Hamao Umezawa Memorial Award

This is the highest award given by ISAC for outstanding contributions in the field of antimicrobial chemotherapy. It is generously sponsored by the Microbial Chemistry Research Foundation of Japan.

Professor Umezawa had a brilliant career and made many key discoveries in the fields of antibiotics, anticancer drugs and immunomodulators over many years. The discoveries of kanamycin (1957), josamycin (1967) and bleomycin (1965) were perhaps his most outstanding successes. The first of his 12 antibiotic discoveries dates from 1949, the first of his 18 anticancer drugs from 1953 and the first of his enzymes inhibitors from 1969. Professor Umezawa received many accolades and honorary doctorates, and was even honoured by the Vatican. He was a great supporter of the ISC and a kind host to many foreign visitors to the Microbial Chemistry Research Foundation, of which he was the director.

PURPOSE

The award is intended to honour individual researchers, scientists or clinicians who have made outstanding contributions in the field of antimicrobial chemotherapy. The award may be given for individual pieces of meritorious work or to honour an outstanding career in antimicrobial chemotherapy.

AWARD

The award of 10,000 Swiss Francs, a certificate and a medal will be bestowed upon the successful nominee at the 33rd International Congress of Antimicrobial Chemotherapy (ICC) in Istanbul, Turkey in November 2024. The awardee will also deliver a Plenary lecture. 

2024 AWARDEE

We are delighted to announce Professor Gunnar Kahlmeter as the 2024 awardee.

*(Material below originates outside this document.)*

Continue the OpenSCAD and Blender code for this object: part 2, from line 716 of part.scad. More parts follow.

A clinical microbiologist (MD, PhD), Prof. Kahlmeter has worked in clinical microbiology since 1971 and in the field of antimicrobial resistance since 1972. He has more than 35 years of experience in leading people in practical microbiology and in science. Having achieved an MD at the medical faculty of Lund University, Sweden, in 1979, and a doctoral thesis on pharmacokinetics and toxicity of aminoglycosides also in 1979, Prof. Kahlmeter spent 15 years in the University of Lund, Sweden. He was Assistant Professor, medical faculty, Lund University from 1984 and Associate Professor, medical faculty, Uppsala University from 2004. He was the head of clinical microbiology in Kronoberg county from 1985 – 2016, Kalmar county from 1989 – 1996 and Blekinge county from 2010 – 2016.

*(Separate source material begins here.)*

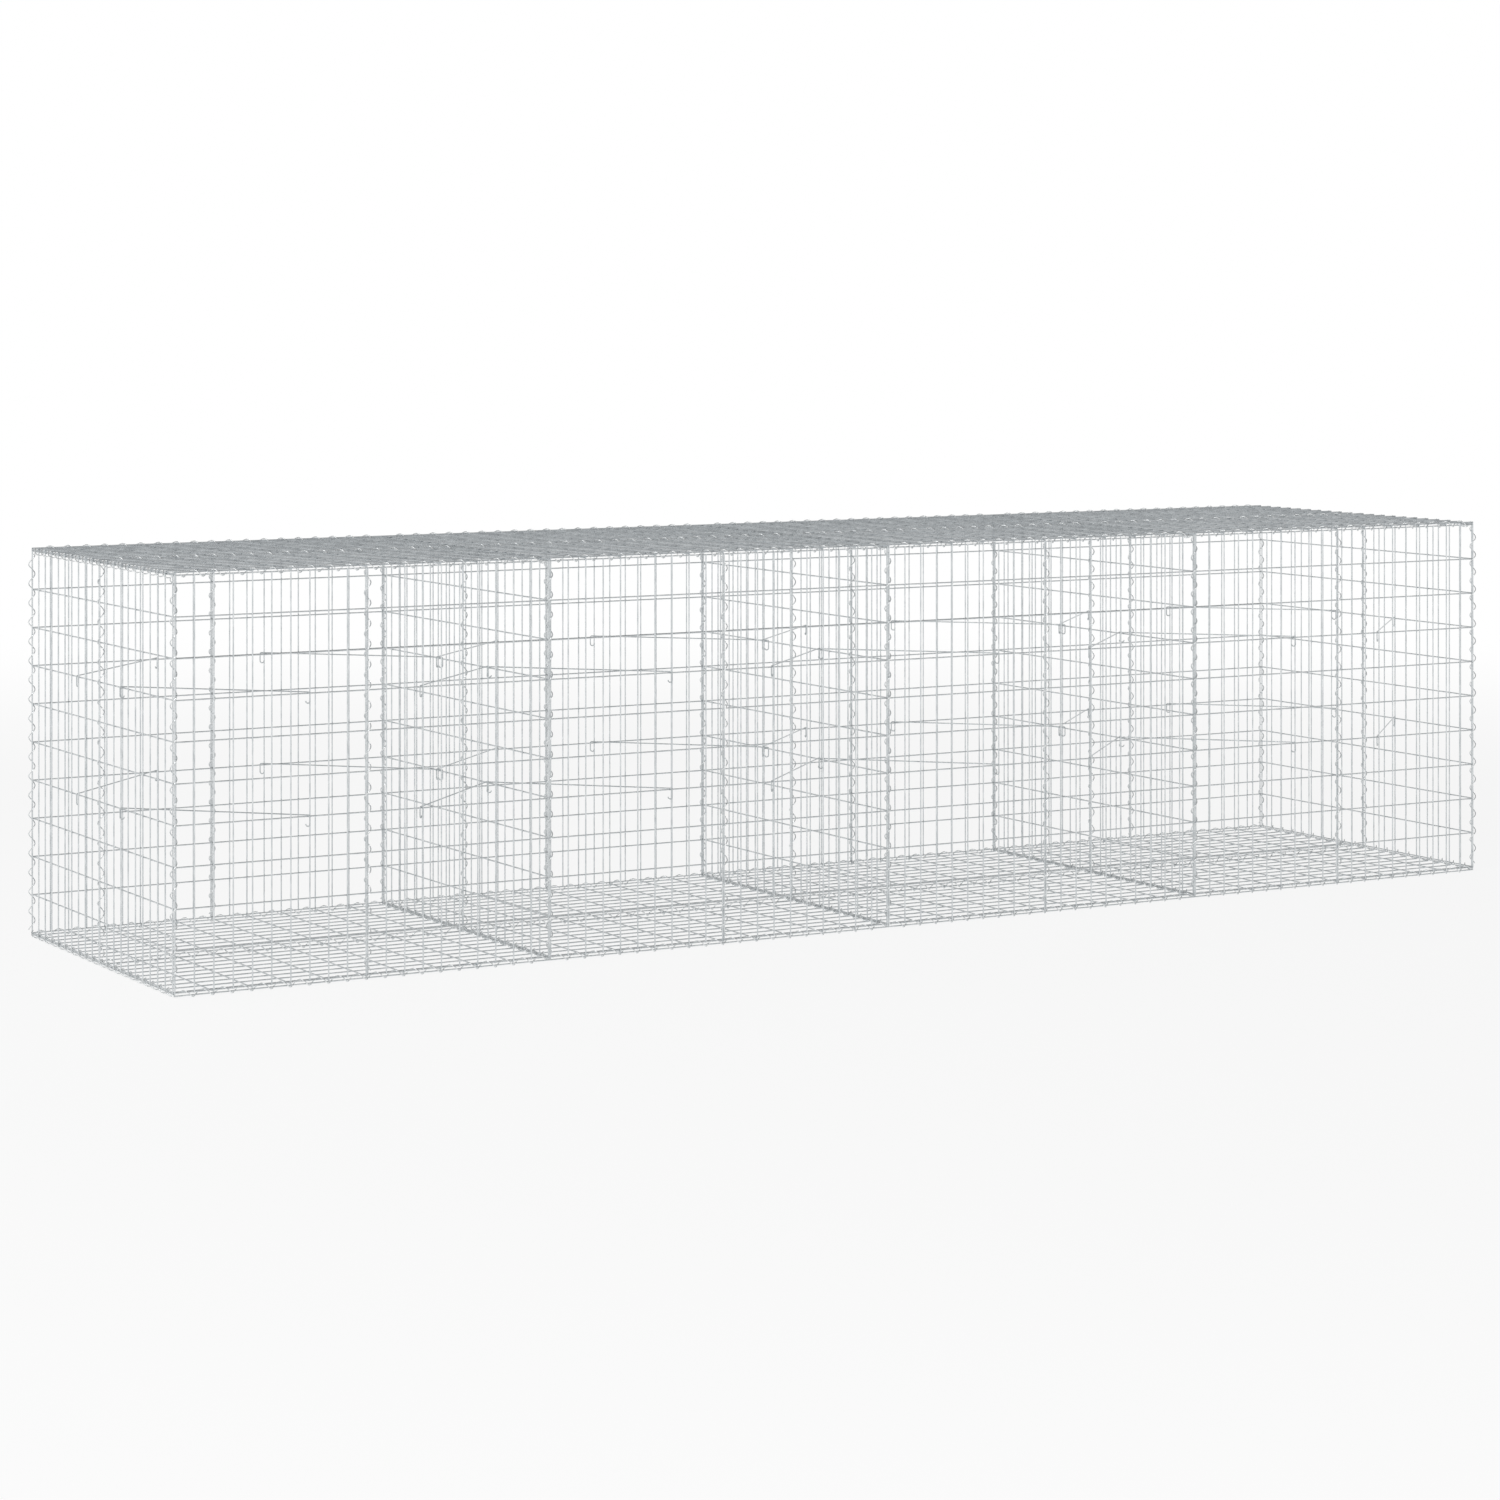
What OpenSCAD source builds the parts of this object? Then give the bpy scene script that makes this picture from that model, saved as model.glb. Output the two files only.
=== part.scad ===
// Gabion basket: welded mesh panels laced edge to edge with spiral wires, four bays in a row.
// Millimetres. X runs along the row of bays, Y from the front to the back, Z up from the ground.

/* [Mesh] */
// Width of one mesh cell, between long wires
cell_w = 50; // [49:1:52]
// Number of cells along and across one panel
cells = 10; // [8:1:11]
// Diameter of the mesh wire
wire_d = 3.5; // [3.2:0.1:3.7]
// Gap between crossing wires beside a weld
weld_gap = 0.05; // [0.02:0.01:0.1]

/* [Lacing] */
// Diameter of the spiral wire
spiral_d = 3; // [2.6:0.1:3]
// Gap between a spiral and the wire that it hangs on
seat_clear = 0.3; // [0.2:0.05:0.4]
// Gap between the edge wires of two panels laced side by side
edge_clear = 0.7; // [0.5:0.1:0.9]
// Gap between wires of two panels that pass one another at a joint
pass_clear = 0.35; // [0.3:0.05:0.4]

/* [Corner stays] */
// Diameter of the stay wire
stay_d = 3; // [2.5:0.1:3]
// Cells from a corner to a stay's hook
stay_cells = 7; // [5:1:7]
// Gap between a stay and the wires that it passes
stay_clear = 0.35; // [0.3:0.05:0.5]
// Radius of the bend in a hook
hook_r = 4; // [3:0.5:6]
// Length of the straight end of a hook
hook_tail = 18; // [12:1:25]

/* [Colours] */
// Shade of the galvanised panels, 0 black to 1 white
mesh_shade = 0.66; // [0.4:0.01:0.9]
// Shade of the galvanised spirals
spiral_shade = 0.6; // [0.4:0.01:0.9]
// Shade of the galvanised stays
stay_shade = 0.56; // [0.4:0.01:0.9]

/* [Hidden] */
$fn = 24;
bays = 4;
// Joint line to the axis of a panel's edge wire.
edge_off = (wire_d + edge_clear) / 2;
// A panel's width and length, between the axes of its edge wires.
panel_w = cells * cell_w;
panel_l = 2 * panel_w;
// A bay is two panels wide and two deep, between joint lines.
half_y = panel_w + 2 * edge_off;
bay = 2 * half_y;
half_x = bays * bay / 2;
floor_l = bay - 2 * edge_off;
// Long wires' plane to cross wires' plane.
cross_off = wire_d + weld_gap;
// Front wall's plane to the first long wire of an end panel or a divider.
inner_off = cross_off + wire_d + pass_clear;
// Wall's end cross wire to the floor's cross wires, and to its long wires.
floor_step = wire_d + pass_clear;
floor_drop = floor_step + cross_off;
inner_w = half_y - inner_off - edge_off;

// A spiral is made of planar arcs, four a turn, that meet on one disc with one tangent.
// tilt_c and tilt_s are an exact cosine and sine, so that neighbouring discs coincide.
spiral_pitch = half_y / cells;
rise = spiral_pitch / 4;
tilt_c = 0.658944;
tilt_s = 0.752192;
arc_deg = 66.7654;
tilt = acos(tan(arc_deg / 2));
tilt_rest = (tilt - atan2(tilt_s, tilt_c)) * PI / 180;
arc_r = rise / 2 / (sin(arc_deg / 2) * sin(tilt));
arc_side = arc_r * sin(arc_deg / 2) * cos(tilt);
arc_x = arc_side - arc_r * cos(arc_deg / 2);
spiral_r_least = arc_side * sqrt(2);
spiral_r_most = arc_x + arc_r;
spiral_out = spiral_r_most + spiral_d / 2;
spiral_arcs = 8 * cells - 2;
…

For 20 years, he has been the head of the Swedish national reference laboratory on phenotypic susceptibility testing of bacteria.

In 2001, Prof. Kahlmeter was asked to reconstitute EUCAST (the European Committee on Antimicrobial Susceptibility Testing) and between 2002 – 2012 served as its chairperson and since then as the EUCAST Technical Data Coordinator and webmaster. He is also the head of the EUCAST Development Laboratory and set up the EUCAST website and the EUCAST MIC database in 2003 and has managed them since then.

Prof. Kahlmeter was President of the European Society of Clinical Micrology and Infectious Diseases from 2012-2014. He recently chaired the WHO AMR STAG committee. Over the last 30 years, Prof. Kahlmeter has served on many committees in various ways involved in antimicrobial resistance and has published in excess of 220 scientific publications.

The fields of study for which he is best known are:

• Antibiotics

• Bacteria

• Internal medicine

His primary scientific interests are in antimicrobial susceptibility, microbiology, antimicrobials, internal medicine and risk analysis. His antimicrobial susceptibility studies are concerned with the larger field of antibiotic resistance. His microbiology studies typically link adjacent topics like antifungals and antimycobacterials. His antimicrobial studies combine topics from a wide range of disciplines, such as pharmacokinetics, therapeutic drug monitoring, susceptibility testing and intensive care medicine.

Prof. Kahlmeter will present the opening plenary lecture at the 33rd ICC on “The quirks of the EUCAST susceptibility testing system”.